Sapir est âgé de cinq ans quand sa famille, d’origine allemande, émigré aux États-Unis et s’installe à New York. C’est à l’université Columbia, où il se spécialise en allemand, qu’il commence à s’intéresser à la linguistique indo-européenne. Sa rencontre avec l’anthropologue Franz Boas*, dont il suit les cours pendant plusieurs années, le conduit à entreprendre des recherches linguistiques nouvelles sur les langues amérindiennes. C’est ainsi qu’il participe à diverses expéditions ethnographiques chez les Indiens de l’Ouest américain. Reçu docteur en anthropologie (1909) avec un mémoire portant sur la description du takelma (Oregon), il est nommé en 1910 directeur de la division anthropologique du Capadian National Museum d’Ottawa, où il poursuit ses recherches sur les langues amérindiennes. Il publie alors Language : an Introduction to the Study of Speech (1921). En 1925, Sapir obtient une chaire de linguistique générale et d’anthropologie à l’université de Chicago. Il publie dans la revue Language, fondée en 1925, des articles où il s’affirme comme un précurseur original du structuralisme* américain. Nommé à l’université Yale en 1931, il y restera jusqu’à sa mort.

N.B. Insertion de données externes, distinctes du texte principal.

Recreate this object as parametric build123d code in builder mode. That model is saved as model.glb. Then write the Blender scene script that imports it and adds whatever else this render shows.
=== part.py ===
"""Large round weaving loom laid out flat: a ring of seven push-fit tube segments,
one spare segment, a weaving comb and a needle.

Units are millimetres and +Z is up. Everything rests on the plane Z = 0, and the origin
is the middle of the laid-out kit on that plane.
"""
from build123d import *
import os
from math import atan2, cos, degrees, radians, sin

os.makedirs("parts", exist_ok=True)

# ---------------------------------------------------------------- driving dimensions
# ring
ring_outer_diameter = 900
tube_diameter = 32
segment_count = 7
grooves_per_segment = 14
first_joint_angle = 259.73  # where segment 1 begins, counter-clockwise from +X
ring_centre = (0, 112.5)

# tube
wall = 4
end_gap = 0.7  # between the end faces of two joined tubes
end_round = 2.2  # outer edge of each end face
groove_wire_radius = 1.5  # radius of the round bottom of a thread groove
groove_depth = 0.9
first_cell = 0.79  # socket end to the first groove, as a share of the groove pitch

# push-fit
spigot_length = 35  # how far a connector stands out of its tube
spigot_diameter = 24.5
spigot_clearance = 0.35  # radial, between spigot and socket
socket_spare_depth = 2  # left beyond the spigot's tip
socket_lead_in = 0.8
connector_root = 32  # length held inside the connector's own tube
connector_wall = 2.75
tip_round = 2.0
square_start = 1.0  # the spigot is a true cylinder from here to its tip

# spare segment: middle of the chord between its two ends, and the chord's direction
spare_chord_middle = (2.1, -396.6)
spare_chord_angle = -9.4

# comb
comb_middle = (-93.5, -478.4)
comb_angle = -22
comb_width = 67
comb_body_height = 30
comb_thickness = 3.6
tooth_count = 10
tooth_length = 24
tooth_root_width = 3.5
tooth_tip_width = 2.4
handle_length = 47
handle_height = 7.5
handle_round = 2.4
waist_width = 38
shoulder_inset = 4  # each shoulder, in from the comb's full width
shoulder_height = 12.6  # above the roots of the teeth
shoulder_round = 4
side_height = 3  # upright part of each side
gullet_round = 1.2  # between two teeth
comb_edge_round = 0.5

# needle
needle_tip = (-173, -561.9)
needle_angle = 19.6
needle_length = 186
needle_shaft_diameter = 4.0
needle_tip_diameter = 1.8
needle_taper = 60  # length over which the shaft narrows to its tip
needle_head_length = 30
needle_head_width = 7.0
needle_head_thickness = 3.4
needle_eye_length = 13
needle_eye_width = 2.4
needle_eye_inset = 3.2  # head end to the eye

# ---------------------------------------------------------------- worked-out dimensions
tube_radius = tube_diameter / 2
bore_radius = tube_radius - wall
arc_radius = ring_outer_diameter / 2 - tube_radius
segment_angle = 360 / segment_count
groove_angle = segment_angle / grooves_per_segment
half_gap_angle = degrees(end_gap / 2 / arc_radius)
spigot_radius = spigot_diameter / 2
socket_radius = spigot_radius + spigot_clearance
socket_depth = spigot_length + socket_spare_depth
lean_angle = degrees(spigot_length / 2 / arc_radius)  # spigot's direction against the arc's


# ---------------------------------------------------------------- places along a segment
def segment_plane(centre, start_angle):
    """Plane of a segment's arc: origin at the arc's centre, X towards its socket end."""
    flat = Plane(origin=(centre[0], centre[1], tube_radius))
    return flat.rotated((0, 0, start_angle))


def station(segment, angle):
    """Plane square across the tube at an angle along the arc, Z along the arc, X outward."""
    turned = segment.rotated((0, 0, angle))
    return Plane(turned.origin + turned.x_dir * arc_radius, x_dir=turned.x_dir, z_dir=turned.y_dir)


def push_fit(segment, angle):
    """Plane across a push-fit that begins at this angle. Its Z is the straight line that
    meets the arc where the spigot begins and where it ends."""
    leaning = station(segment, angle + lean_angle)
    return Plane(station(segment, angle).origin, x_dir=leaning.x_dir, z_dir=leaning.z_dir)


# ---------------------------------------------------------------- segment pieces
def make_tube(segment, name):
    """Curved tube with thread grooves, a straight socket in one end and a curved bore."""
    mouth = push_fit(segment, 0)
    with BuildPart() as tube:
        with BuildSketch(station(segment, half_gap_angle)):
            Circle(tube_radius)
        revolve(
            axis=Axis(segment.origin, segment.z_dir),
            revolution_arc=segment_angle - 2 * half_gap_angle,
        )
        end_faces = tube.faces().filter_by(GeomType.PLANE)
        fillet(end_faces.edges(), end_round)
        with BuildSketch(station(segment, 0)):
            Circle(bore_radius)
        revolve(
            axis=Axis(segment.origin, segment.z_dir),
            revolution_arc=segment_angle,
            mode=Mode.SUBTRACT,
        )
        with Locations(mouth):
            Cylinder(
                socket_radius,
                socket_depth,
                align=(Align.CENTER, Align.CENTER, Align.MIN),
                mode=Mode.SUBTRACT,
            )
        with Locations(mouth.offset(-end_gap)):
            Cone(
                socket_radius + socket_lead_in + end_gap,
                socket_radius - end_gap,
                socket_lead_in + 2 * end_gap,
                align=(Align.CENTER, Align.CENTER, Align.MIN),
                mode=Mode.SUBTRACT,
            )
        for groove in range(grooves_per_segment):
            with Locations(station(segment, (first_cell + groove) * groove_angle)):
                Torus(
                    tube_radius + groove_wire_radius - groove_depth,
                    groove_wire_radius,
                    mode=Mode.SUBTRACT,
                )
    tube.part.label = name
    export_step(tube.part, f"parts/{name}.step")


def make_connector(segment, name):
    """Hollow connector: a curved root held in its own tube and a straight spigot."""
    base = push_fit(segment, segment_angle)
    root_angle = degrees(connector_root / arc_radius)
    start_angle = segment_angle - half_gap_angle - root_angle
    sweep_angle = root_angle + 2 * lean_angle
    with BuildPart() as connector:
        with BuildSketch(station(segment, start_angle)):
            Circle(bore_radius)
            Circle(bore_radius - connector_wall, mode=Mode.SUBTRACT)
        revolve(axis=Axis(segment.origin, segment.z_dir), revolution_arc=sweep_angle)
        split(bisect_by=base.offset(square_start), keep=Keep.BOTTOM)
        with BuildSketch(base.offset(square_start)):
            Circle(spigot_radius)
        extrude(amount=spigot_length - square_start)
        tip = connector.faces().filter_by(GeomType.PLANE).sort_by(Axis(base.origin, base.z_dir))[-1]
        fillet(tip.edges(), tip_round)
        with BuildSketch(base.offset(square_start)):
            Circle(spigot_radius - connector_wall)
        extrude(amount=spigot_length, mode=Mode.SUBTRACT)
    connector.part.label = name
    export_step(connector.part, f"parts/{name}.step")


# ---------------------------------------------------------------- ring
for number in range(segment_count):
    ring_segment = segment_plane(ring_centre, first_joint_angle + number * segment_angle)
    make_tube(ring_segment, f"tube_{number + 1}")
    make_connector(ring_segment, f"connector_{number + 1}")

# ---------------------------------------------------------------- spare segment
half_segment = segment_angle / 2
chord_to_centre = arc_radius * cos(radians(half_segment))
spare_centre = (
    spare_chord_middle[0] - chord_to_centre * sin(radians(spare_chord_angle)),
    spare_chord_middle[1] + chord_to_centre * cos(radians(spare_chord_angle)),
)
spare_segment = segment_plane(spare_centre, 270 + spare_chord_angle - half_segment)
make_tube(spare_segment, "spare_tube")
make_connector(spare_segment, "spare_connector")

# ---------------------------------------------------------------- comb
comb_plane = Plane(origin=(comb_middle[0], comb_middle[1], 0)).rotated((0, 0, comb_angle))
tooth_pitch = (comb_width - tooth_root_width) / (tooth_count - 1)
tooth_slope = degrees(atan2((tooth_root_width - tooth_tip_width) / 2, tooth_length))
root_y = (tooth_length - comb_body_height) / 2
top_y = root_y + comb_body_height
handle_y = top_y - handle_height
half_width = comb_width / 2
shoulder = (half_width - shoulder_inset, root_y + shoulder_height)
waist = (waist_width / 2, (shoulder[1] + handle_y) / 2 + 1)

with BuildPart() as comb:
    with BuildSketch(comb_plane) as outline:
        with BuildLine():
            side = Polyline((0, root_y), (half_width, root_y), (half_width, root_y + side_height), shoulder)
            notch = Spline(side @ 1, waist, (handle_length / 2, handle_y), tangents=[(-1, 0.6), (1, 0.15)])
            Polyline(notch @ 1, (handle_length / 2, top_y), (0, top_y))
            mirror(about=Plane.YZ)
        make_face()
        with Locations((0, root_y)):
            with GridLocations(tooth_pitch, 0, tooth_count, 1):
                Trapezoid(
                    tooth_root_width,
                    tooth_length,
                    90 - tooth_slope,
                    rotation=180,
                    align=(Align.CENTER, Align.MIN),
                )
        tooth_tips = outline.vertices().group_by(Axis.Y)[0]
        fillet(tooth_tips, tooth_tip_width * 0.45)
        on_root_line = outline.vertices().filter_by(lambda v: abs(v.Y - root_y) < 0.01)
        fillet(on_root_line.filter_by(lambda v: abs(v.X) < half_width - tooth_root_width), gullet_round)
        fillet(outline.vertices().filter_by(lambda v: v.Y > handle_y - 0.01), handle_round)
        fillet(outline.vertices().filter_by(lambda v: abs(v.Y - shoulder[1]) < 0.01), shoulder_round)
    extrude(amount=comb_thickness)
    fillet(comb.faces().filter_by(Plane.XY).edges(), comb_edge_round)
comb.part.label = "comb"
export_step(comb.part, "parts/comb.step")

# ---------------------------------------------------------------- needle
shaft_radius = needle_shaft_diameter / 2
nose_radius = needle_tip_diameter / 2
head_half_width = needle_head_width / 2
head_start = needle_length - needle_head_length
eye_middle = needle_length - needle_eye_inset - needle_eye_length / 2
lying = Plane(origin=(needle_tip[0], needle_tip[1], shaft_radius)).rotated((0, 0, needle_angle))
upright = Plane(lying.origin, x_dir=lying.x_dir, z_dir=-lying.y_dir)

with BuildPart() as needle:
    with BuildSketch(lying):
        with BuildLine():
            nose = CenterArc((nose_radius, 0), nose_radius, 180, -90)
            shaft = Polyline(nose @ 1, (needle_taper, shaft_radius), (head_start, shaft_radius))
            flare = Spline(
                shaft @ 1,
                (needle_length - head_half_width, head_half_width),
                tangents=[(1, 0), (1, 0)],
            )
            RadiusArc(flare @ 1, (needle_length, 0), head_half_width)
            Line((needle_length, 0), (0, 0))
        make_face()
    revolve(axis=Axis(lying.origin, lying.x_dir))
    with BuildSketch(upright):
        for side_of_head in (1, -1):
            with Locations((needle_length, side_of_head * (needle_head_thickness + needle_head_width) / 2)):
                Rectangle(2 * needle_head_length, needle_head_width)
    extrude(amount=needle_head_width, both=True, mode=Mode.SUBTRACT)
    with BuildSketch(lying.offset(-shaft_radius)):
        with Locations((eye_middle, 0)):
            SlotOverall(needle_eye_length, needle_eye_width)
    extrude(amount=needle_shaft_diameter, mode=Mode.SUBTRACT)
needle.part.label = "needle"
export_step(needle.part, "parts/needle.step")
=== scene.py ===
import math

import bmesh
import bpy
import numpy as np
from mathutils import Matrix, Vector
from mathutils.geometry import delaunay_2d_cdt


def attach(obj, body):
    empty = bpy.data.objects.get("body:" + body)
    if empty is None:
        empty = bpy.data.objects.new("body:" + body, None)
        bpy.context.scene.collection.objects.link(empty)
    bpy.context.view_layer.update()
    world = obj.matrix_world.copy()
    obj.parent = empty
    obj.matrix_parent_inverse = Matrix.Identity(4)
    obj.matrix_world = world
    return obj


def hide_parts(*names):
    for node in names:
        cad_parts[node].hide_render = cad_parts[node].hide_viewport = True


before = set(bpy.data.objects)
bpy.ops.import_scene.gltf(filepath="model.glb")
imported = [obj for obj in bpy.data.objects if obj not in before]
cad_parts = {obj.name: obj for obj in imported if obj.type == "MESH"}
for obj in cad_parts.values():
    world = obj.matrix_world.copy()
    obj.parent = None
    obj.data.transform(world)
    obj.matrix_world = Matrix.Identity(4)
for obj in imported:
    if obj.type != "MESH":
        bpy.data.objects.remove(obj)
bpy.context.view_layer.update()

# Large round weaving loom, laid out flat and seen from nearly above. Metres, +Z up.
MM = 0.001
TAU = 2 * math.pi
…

Sa place dans la linguistique

Formé dans la tradition néo-grammairienne, mais s’en dégageant par la nouveauté du champ d’application qui s’ouvre à la linguistique avec les langues amérindiennes, Sapir n’appartient cependant pas à la jeune école structuraliste qui s’organise après 1933 (date de publication de Language de Bloomfield*). Il est également à l’écart de la linguistique européenne : le Cours de linguistique générale (1916) de Saussure* est trop récent encore lorsque paraît son livre Language (1921) pour qu’on y voie une influence sur ses propres conceptions ; le cercle de Prague naît quelques années plus tard (1926). Comme beaucoup de précurseurs, Sapir est un solitaire, et cependant ses intuitions fondamentales sur la nature du langage reflètent l’idéologie de son temps.


Sa conception du langage

Pour Sapir, le comportement verbal ne peut être détaché de l’ensemble culturel constituant la communauté sociale. Tout comme les rites religieux, les conduites socialisées, artistiques, etc., le langage est une composante essentielle de la culture et, comme tel, il est par nature symbolique, conventionnel et acquis. Sapir distingue fondamentalement les fonctions instinctives biologiques (digestion, marche, etc.) et les fonctions culturelles, dont le langage est à la fois la plus élaborée et la condition nécessaire à l’existence des autres. Facteur déterminant des relations sociales instaurées dans un groupe social donné, le langage est également un élément essentiel de la personnalité individuelle, à laquelle il permet de communiquer et de s’exprimer. Ces deux notions de communication et d’expression, étroitement liées dans le fonctionnement normal du langage, découlent d’une conception plus générale des relations complexes qui unissent l’individu au monde par l’intermédiaire de la pensée et du langage. Cette conception, connue sous le nom de « l’hypothèse Sapir-Whorf » (par référence au linguiste américain Benjamin Lee Whorf, 1897-1941), est issue de la pratique empirique d’un grand nombre de langues amérindiennes totalement étrangères aux classifications « logiques » pratiquées par les linguistes étudiant les langues indo-européennes.